*MATERIAL FOR THIS EXERCISE:*
**********

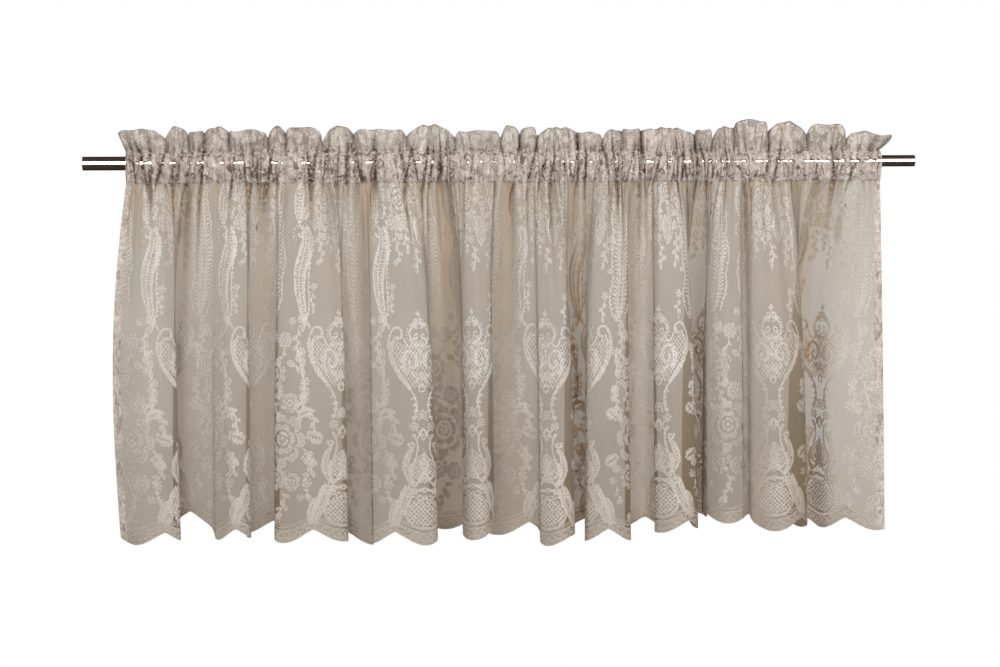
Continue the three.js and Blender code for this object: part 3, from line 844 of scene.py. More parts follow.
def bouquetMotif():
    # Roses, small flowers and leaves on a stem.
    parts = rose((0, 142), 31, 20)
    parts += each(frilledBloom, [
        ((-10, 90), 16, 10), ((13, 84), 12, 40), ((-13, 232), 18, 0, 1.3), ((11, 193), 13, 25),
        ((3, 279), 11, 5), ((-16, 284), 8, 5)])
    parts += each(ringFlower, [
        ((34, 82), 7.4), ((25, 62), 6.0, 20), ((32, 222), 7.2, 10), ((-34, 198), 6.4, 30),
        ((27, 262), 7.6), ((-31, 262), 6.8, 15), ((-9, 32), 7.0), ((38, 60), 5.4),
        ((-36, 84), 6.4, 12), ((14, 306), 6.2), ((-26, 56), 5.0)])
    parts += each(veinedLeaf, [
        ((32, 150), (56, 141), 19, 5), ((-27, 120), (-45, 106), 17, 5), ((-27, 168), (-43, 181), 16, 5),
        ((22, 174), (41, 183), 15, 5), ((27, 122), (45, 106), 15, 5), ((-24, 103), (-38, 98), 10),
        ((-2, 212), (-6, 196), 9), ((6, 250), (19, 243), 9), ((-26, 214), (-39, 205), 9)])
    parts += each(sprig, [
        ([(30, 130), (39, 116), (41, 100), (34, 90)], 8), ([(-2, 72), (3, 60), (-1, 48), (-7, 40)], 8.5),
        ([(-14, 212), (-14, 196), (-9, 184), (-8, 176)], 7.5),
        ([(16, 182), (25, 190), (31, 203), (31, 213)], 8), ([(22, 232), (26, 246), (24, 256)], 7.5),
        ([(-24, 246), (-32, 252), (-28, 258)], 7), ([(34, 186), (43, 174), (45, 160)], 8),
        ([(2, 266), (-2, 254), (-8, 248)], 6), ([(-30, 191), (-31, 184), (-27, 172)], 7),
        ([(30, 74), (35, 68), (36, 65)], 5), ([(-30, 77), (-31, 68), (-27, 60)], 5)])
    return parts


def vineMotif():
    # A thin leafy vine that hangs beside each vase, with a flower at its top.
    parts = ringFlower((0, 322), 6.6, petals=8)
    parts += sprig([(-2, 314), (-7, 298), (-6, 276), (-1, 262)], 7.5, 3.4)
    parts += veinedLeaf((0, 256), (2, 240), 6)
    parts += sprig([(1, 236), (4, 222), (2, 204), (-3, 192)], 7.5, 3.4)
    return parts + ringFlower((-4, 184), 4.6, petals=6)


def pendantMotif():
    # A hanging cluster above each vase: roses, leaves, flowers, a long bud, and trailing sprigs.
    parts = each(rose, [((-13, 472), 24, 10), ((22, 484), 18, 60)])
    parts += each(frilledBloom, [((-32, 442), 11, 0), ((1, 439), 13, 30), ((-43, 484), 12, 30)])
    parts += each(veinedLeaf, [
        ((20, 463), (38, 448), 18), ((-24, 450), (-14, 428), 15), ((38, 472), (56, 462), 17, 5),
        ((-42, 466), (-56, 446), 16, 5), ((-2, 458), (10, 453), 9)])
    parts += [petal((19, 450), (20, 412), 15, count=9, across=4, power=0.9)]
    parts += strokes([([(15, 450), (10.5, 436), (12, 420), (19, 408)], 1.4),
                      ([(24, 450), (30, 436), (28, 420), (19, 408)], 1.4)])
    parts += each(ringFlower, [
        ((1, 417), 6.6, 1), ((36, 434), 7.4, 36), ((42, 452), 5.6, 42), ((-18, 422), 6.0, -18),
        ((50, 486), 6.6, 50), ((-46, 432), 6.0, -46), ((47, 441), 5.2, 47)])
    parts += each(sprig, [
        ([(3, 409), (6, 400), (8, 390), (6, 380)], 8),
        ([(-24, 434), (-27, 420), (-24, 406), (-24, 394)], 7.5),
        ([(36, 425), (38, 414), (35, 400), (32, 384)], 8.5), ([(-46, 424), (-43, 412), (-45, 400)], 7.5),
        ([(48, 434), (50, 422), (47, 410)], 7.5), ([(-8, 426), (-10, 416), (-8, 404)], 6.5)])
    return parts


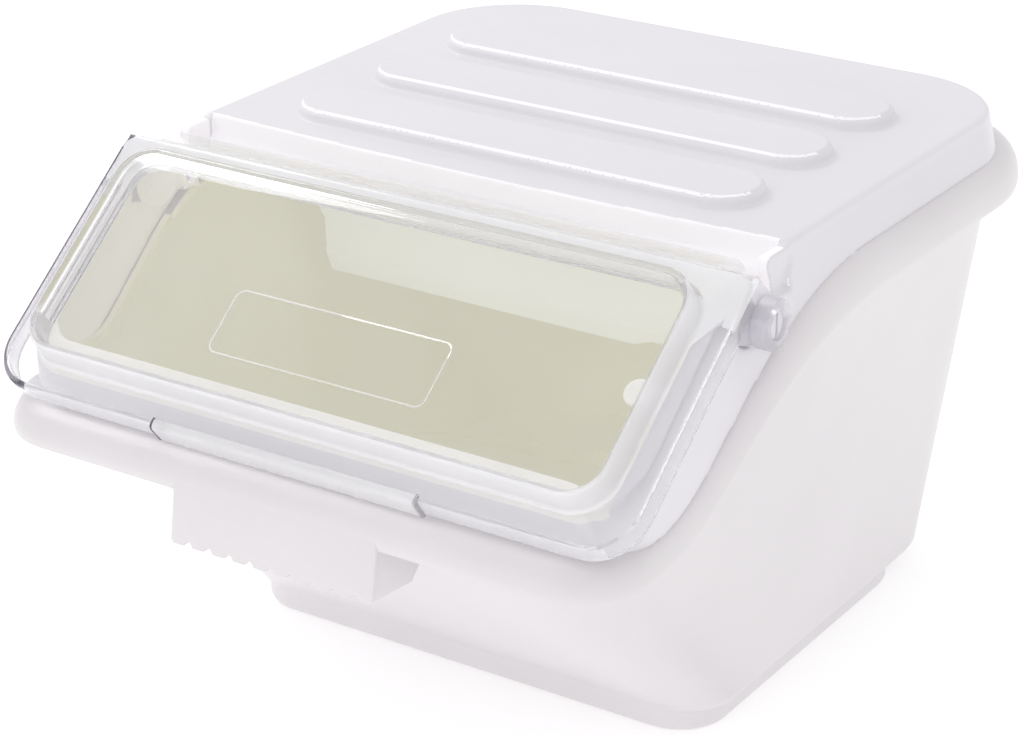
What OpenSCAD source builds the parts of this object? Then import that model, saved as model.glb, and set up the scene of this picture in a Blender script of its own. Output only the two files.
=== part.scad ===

**********

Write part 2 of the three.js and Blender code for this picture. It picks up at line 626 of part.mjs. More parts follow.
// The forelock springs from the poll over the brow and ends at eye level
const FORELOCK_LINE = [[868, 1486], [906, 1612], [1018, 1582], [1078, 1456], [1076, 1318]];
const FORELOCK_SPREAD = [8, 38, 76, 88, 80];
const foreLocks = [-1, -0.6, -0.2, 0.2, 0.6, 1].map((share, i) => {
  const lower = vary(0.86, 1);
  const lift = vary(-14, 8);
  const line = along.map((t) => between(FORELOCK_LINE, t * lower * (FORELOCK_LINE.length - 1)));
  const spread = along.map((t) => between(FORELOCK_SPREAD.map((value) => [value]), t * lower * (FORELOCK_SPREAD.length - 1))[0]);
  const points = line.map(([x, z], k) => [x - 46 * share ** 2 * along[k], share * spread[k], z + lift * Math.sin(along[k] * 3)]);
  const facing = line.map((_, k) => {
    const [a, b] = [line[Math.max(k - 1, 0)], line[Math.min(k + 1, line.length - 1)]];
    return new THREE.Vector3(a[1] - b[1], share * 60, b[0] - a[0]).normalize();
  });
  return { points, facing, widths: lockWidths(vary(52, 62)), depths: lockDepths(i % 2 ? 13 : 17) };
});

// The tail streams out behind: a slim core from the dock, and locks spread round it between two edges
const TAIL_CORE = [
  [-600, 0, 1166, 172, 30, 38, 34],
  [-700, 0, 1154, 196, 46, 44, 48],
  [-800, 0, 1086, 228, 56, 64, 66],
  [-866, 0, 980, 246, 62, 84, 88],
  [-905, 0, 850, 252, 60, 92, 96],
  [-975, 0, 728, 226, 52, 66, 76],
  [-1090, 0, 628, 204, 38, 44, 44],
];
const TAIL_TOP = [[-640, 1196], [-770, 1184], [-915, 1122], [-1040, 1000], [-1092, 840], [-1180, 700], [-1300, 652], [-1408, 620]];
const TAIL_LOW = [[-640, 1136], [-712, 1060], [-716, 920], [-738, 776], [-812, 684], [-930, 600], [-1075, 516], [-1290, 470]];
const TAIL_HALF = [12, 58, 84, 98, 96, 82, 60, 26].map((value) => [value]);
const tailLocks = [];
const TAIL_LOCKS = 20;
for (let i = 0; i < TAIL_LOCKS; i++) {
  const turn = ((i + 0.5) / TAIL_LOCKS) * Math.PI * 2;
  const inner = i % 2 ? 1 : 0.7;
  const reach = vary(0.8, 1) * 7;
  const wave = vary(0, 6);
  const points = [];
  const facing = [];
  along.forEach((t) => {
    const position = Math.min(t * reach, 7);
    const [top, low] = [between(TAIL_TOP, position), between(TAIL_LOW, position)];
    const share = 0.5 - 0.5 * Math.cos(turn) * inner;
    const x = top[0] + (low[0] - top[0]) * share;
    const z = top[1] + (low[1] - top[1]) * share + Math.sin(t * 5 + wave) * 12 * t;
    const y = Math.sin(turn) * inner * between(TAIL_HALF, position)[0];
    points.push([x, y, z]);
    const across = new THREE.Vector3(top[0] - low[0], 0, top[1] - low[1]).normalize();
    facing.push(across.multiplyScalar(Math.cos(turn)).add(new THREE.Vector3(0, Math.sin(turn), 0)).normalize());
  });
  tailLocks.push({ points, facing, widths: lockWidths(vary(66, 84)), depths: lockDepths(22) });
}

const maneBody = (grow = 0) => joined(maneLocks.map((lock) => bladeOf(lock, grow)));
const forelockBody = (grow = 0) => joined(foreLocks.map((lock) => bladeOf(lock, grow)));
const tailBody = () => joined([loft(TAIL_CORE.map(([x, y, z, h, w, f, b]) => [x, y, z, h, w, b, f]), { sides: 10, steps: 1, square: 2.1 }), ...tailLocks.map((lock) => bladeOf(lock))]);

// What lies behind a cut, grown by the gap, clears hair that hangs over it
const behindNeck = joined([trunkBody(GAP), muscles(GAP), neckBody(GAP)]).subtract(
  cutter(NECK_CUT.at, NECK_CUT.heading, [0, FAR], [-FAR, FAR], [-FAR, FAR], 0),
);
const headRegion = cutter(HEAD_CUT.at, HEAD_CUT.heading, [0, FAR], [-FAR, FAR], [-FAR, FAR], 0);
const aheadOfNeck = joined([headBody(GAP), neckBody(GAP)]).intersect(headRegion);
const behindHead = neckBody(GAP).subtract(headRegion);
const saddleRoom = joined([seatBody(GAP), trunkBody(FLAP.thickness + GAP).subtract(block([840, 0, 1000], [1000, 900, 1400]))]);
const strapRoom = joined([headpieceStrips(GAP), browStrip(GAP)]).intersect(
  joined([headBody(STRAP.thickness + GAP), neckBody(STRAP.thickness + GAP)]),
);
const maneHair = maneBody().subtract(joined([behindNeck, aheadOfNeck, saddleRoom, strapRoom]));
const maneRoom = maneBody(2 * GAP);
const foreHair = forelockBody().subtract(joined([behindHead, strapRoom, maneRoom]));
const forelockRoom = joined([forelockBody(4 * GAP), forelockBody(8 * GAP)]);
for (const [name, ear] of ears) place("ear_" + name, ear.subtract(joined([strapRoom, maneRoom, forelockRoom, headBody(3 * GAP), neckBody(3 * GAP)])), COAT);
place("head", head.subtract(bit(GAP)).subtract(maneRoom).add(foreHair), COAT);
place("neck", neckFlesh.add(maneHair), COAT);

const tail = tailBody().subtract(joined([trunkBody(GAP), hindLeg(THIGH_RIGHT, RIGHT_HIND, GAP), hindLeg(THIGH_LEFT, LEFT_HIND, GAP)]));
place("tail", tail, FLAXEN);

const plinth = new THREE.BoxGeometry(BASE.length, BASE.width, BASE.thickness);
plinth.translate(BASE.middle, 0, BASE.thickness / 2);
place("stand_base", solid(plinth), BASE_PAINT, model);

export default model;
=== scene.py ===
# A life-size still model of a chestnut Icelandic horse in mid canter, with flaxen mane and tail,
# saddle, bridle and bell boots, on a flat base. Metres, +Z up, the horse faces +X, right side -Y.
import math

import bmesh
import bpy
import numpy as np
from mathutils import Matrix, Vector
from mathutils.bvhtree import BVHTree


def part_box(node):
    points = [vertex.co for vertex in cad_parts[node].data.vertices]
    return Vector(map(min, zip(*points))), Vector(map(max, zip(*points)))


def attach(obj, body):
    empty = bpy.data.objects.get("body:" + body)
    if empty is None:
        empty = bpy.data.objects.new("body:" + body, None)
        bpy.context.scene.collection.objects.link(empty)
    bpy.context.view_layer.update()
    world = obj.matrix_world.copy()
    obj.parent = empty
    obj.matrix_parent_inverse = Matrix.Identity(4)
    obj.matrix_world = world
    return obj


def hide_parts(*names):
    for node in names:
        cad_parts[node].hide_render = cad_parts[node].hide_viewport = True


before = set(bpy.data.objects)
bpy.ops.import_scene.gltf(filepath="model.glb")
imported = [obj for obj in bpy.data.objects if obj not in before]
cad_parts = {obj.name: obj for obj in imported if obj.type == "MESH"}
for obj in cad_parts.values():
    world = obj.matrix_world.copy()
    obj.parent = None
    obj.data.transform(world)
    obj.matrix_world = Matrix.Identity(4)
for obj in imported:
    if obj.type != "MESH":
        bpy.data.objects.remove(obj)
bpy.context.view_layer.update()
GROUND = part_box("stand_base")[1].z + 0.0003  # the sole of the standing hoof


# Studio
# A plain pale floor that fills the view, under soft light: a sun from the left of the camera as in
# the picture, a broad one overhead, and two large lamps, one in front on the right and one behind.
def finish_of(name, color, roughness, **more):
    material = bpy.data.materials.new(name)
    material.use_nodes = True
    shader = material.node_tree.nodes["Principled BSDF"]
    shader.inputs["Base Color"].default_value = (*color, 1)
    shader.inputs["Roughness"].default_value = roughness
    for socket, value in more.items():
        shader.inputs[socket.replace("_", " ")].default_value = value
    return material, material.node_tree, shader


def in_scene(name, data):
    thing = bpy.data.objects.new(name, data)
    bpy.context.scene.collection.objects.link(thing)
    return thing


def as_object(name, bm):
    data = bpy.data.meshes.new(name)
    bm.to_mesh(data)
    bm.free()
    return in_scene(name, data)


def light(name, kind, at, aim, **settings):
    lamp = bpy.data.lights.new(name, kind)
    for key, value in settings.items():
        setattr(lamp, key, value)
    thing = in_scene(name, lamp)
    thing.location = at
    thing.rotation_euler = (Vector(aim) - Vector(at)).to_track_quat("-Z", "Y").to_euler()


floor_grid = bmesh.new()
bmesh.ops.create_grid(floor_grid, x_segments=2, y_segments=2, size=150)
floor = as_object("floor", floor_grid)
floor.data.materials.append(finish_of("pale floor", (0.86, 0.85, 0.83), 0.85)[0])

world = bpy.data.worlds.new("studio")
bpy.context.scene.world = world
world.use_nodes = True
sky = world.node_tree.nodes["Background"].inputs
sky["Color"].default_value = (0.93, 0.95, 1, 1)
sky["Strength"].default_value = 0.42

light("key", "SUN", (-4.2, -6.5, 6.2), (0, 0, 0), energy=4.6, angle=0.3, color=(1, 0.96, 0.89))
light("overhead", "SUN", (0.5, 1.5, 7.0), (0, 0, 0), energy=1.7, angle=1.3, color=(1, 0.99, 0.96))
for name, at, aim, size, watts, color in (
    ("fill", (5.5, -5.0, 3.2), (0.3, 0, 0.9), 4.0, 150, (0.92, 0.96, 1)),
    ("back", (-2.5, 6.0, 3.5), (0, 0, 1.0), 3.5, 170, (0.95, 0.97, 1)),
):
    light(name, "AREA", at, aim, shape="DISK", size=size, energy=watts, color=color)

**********

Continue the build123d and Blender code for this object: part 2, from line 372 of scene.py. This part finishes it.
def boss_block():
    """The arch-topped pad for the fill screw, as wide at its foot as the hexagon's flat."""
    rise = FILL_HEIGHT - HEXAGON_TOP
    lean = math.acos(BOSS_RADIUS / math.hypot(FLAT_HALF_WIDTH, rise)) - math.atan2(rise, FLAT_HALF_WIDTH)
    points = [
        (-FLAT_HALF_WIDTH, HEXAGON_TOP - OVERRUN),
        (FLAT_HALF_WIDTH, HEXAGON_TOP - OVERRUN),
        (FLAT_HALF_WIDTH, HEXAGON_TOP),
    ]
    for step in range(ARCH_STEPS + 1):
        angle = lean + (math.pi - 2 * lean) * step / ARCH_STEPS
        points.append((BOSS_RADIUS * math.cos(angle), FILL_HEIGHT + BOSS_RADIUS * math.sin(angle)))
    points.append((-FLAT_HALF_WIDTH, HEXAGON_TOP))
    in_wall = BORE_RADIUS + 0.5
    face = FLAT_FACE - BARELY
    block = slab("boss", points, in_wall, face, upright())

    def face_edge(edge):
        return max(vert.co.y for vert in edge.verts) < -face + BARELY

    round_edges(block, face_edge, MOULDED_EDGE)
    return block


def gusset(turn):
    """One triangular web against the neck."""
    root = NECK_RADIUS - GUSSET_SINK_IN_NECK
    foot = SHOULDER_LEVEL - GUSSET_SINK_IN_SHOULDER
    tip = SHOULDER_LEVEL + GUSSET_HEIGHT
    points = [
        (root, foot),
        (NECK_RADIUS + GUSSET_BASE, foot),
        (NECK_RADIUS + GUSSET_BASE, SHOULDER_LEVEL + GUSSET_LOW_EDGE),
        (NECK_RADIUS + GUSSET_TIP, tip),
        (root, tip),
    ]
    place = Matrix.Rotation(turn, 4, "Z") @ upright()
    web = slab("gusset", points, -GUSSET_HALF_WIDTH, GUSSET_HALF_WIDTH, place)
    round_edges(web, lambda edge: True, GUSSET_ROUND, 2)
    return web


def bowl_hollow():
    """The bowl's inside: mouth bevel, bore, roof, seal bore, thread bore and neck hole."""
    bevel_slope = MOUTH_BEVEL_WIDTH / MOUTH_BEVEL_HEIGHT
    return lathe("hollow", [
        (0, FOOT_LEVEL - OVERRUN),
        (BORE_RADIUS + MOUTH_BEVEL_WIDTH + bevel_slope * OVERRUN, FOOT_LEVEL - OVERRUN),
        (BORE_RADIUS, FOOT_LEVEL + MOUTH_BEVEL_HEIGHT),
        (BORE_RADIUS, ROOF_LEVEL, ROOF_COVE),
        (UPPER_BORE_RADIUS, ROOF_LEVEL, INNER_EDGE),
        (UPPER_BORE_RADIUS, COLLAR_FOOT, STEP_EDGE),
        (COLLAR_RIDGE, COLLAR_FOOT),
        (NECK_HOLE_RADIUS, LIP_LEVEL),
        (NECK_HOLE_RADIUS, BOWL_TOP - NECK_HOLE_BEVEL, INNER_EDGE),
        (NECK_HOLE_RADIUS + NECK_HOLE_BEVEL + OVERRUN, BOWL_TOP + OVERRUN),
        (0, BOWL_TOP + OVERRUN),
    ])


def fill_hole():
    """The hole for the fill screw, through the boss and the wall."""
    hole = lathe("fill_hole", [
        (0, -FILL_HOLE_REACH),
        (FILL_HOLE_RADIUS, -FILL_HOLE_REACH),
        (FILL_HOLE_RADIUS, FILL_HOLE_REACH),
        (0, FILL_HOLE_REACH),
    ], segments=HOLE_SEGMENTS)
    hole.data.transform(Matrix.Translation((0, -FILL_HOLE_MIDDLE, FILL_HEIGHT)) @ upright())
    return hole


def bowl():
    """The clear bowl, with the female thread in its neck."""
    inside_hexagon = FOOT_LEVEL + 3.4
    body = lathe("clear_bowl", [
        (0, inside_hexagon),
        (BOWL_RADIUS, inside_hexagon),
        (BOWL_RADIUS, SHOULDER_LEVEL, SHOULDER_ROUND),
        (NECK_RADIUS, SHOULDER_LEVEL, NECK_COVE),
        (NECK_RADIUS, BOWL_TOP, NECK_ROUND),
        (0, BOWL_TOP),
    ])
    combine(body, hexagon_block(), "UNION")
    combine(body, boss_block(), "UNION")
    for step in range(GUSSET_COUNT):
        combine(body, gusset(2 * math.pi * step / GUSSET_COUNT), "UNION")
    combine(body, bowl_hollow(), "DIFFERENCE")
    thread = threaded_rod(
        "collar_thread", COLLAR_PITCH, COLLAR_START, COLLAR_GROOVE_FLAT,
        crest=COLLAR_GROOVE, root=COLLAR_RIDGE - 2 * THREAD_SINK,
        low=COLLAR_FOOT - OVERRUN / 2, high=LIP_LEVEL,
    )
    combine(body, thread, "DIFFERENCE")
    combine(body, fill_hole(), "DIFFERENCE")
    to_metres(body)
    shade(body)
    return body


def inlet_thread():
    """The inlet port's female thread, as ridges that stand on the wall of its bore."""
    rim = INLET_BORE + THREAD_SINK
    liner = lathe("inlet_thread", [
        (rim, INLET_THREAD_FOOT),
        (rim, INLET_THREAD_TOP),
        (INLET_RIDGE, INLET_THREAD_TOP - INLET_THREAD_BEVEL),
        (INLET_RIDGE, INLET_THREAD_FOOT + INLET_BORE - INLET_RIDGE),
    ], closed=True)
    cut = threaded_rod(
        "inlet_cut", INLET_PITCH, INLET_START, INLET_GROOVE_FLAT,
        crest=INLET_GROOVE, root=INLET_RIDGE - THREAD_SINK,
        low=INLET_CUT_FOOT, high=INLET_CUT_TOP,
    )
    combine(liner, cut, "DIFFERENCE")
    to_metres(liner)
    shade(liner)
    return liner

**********

*WORK TO COMPLETE:* Quote the listing above, but only from the line that shows "hindLeg(THIGH_LEFT, LEFT_HIND, GAP)]));" through the line that shows "the standing hoof".

*WORKED SOLUTION:*
const tail = tailBody().subtract(joined([trunkBody(GAP), hindLeg(THIGH_RIGHT, RIGHT_HIND, GAP), hindLeg(THIGH_LEFT, LEFT_HIND, GAP)]));
place("tail", tail, FLAXEN);

const plinth = new THREE.BoxGeometry(BASE.length, BASE.width, BASE.thickness);
plinth.translate(BASE.middle, 0, BASE.thickness / 2);
place("stand_base", solid(plinth), BASE_PAINT, model);

export default model;
=== scene.py ===
# A life-size still model of a chestnut Icelandic horse in mid canter, with flaxen mane and tail,
# saddle, bridle and bell boots, on a flat base. Metres, +Z up, the horse faces +X, right side -Y.
import math

import bmesh
import bpy
import numpy as np
from mathutils import Matrix, Vector
from mathutils.bvhtree import BVHTree


def part_box(node):
    points = [vertex.co for vertex in cad_parts[node].data.vertices]
    return Vector(map(min, zip(*points))), Vector(map(max, zip(*points)))


def attach(obj, body):
    empty = bpy.data.objects.get("body:" + body)
    if empty is None:
        empty = bpy.data.objects.new("body:" + body, None)
        bpy.context.scene.collection.objects.link(empty)
    bpy.context.view_layer.update()
    world = obj.matrix_world.copy()
    obj.parent = empty
    obj.matrix_parent_inverse = Matrix.Identity(4)
    obj.matrix_world = world
    return obj


def hide_parts(*names):
    for node in names:
        cad_parts[node].hide_render = cad_parts[node].hide_viewport = True


before = set(bpy.data.objects)
bpy.ops.import_scene.gltf(filepath="model.glb")
imported = [obj for obj in bpy.data.objects if obj not in before]
cad_parts = {obj.name: obj for obj in imported if obj.type == "MESH"}
for obj in cad_parts.values():
    world = obj.matrix_world.copy()
    obj.parent = None
    obj.data.transform(world)
    obj.matrix_world = Matrix.Identity(4)
for obj in imported:
    if obj.type != "MESH":
        bpy.data.objects.remove(obj)
bpy.context.view_layer.update()
GROUND = part_box("stand_base")[1].z + 0.0003  # the sole of the standing hoof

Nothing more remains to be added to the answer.